Brasil registra aumento de 246% nos suicídios devido à autointoxicação intencional por medicamentos
O pesquisador espera que os resultados do estudo possam auxiliar na elaboração de políticas preventivas que visem apoiar os serviços de saúde na redução desse tipo de morte evitável
Um estudo desenvolvido pelo Laboratório de Modelagem em Estatística, Geoprocessamento e Epidemiologia (Legepi) da Fiocruz Amazônia aponta um aumento da ordem de 264% nas taxas de suicídios devido à autointoxicação intencional por medicamentos no Brasil, entre os anos de 2003 e 2022. A pesquisa, cujos resultados foram publicados pela revista científica Frontiers in Public Health, revelou que o inédito aumento dessas taxas pode ter sido influenciado pelas seguidas crises que o país enfrentou na última década, em particular a político-econômica de 2015 e a pandemia de Covid-19, mais recentemente.

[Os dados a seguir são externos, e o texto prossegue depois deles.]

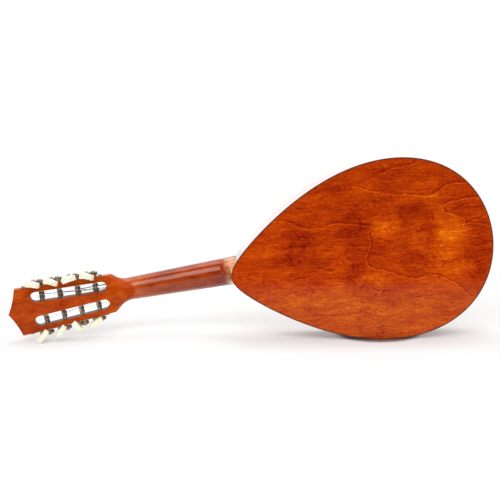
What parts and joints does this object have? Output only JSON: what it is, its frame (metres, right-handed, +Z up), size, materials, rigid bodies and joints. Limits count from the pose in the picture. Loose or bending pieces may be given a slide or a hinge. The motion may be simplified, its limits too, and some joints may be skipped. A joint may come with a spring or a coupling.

"O objetivo do estudo foi fornecer um panorama das características sociodemográficas e do local de ocorrência dos óbitos relacionados ao suicídio por autointoxicação medicamentosa intencional, bem como avaliar a tendência dessas taxas de mortalidade entre 2003 e 2022 e sua relação com crises regionais e globais", explica o pesquisador da Fiocruz Amazônia Jesem Orellana, chefe do Legepi e coordenador da pesquisa, juntamente com o médico psiquiatra Maximiliano Ponte, pesquisador da Fiocruz Ceará, e o pesquisador sênior da Fiocruz Amazônia, Bernardo Lessa Horta. Segundo Orellana, trata-se de um estudo ecológico de séries temporais com dados oficiais do Sistema de Informações sobre Mortalidade do Ministério da Saúde do Brasil, referente a indivíduos com 10 ou mais anos de idade, que cometeram suicídios por autointoxicação intencional medicamentosa, no período citado.
"As análises mostraram que, entre 2003 e 2022, houve predomínio de óbitos em mulheres (55,5%), indivíduos de 30-49 anos (47,2%), na raça/cor branca (53,2%) e na Região Sul (22,8%). Ademais, 67,0% das mortes ocorreram em estabelecimentos de saúde e 40,4% dos suicídios ocorreram mediante o uso de drogas ou substâncias não especificadas”, detalha Orellana. Ele complementa que, em comparação ao padrão geral das vítimas de suicídios, se observou um perfil sociodemográfico peculiar entre as vítimas de autointoxicação intencional por medicamentos, pois esse predomínio de óbitos em mulheres, na faixa etária de 30-49 anos e em brancos, não é o que frequentemente se observa entre as vítimas de suicídio de forma ampla ou considerando todos os métodos de perpetração da autoagressão fatal no Brasil.
Orellana explica que também preocupou a tendência temporal positiva ou de expressivo aumento nas taxas de suicídio devido a autointoxicação medicamentosa no Brasil, a qual se acentuou a partir de 2016 e atingiu um pico em 2022, “um período notoriamente marcado por crises regionais e globais”, diz. “Em 2015, por exemplo, o Brasil mergulhou em um complexo contexto social, político e econômico e, por sua vez, em 2020 o país viveu sua pior crise sanitária deste século, a epidemia de Covid-19, que resultou não apenas em centenas de milhares de mortes evitáveis, como também em efeitos letais indiretos, tal como sugere o nosso estudo, agravando o já desfavorável cenário dos suicídios devido à autointoxicação medicamentosa no Brasil”, pondera o epidemiologista.
O pesquisador espera que os resultados do estudo possam auxiliar na elaboração de políticas preventivas que visem apoiar os serviços de saúde na redução desse tipo de morte evitável. “Sobretudo no que tange aos atendimentos pré-hospitalar e hospitalar, especialmente nos serviços de emergência, dado o elevado número de mortes observados em estabelecimentos de saúde no Brasil”, conclui Orellana.